AUGUST is being lined up for a resumption of match action in a draft proposal drawn up by Super League clubs and leaked to media outlets.

Three potential fixture models, each with different Grand Final and Challenge Cup Final dates stretching as far as mid-January 2021, feature in a detailed plan shown to the BBC, among others.

There is an aim, too, it is said, for games from October 1 to be played in front of fans instead of behind-closed doors action for the initial restart.

Planners are working on the basis that no matches would take place before the end of July, when the Government's job retention scheme applies – meaning any staff and players on furlough would have the bulk of their salaries covered.

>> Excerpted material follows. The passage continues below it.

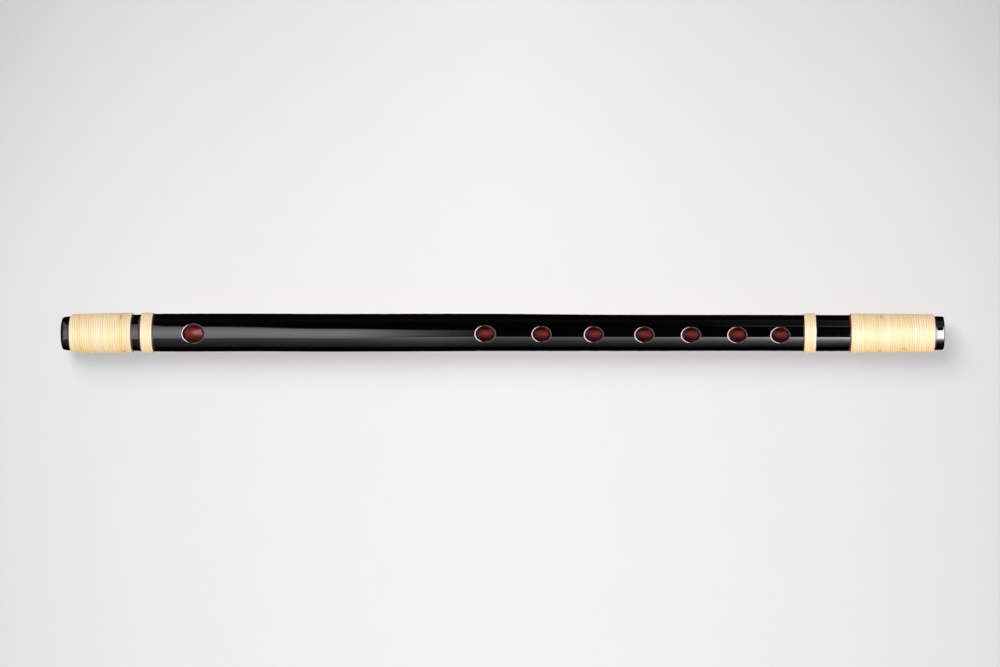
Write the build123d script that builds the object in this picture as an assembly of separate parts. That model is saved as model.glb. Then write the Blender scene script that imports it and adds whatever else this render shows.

All of this would be pending Government approval and new spikes not developing in the coronavirus pandemic

Teams who have not completed the opening seven rounds that had been originally scheduled, with poor weather having led to some postponements in February, could be called back into action over the first two weekends of August – this affects St Helens, Hull KR, Toronto (six matches played), Leeds, Huddersfield, Wakefield (five matches) and Catalans Dragons (four matches).

Round 8 would come into play on the weekend of August 13-16, with Warrington Wolves, Wigan Warriors, Castleford Tigers, Hull FC and Salford Red Devils then also returning to the fray.

And then three different options are highlighted from there, the first leading to a Grand Final on November 28 and a Challenge Cup Final on October 25.

The second model would provide a Grand Final on December 12 and the Challenge Cup Final on November 8.

And the third route culminates in a Grand Final on January16 and the Challenge Cup Final on November 28.

In each proposal, the play-offs is amended to the top four teams playing in straight knock-out semi-finals and there would be between four to five midweek matches.

Next season is currently set to begin on January 28 and leading into a home Rugby League World Cup at the end of the domestic campaign.

An ashes series between England and Australia is currently scheduled for this autumn on these shores but the fixture planning here and Down Under, where the State of Origin is pencilled in for a similar period, seems set to mean that will not be taking place.

The plans are understood to be put before the Rugby Football League board of directors next Thursday.

The proposed date of August 16 for Round 8 is also seen as crucial to minimise any rebate due to Sky Sports, which holds broadcast rights through to the end of the 2021 campaign, but there is also a clear willingness to bring fans back as well as fixtures.

While both football and cricket are essentially working with behind-closed-doors scenarios for the forseeable future, there are signs Super League is entertaining a more optimistic timetable.

Season-ticket holder revenues and matchday receipts are of vital importance to the clubs and the apparent willingness to consider a later than expected programme could be explained by a shared desire to host as many matches as possible with supporters.

October 1 is the stated date for the earliest possible opening of the turnstiles, though as with the rest of the details that remains dependent on government guidance, health advice and the wider societal spread of Covid-19.

Given the average attendances at most Super League fixtures and the comparative size of the stadiums involved, social distancing measures could potentially be undertaken without substantially compromising attendances.

Following today's leak of the plans, Super League chief executive Robert Elstone has issued an open letter.

"We are now at a stage where we have three advanced models, based around a season restart date of mid-August, differentiated largely on when we expect the season to end," he wrote.

"These plans will be refined over the short term as we learn lessons from the relaxation of social distancing, the return to work, the re-start of other sports and the general trend of virus spread and control.

"While it is as certain as it can be that our restart will take place behind closed doors, what is most important to you and us is when fans will be allowed back into our stadiums.

"Speculation on that date, and there is an absence of any well-informed 'best-estimates', has been factored into our fixture planning with a greater number of games scheduled towards the end of the projected season.

"In addition, work has already begun on crowd management in a Covid environment to ensure we're as ready as we can be when the opportunity first arises.

"As has been evident from the welcome return of the Bundesliga, sport is almost unrecognisable without its fans. But it is better than no sport and it will, if it goes well, set a precedent for us and other sports to follow."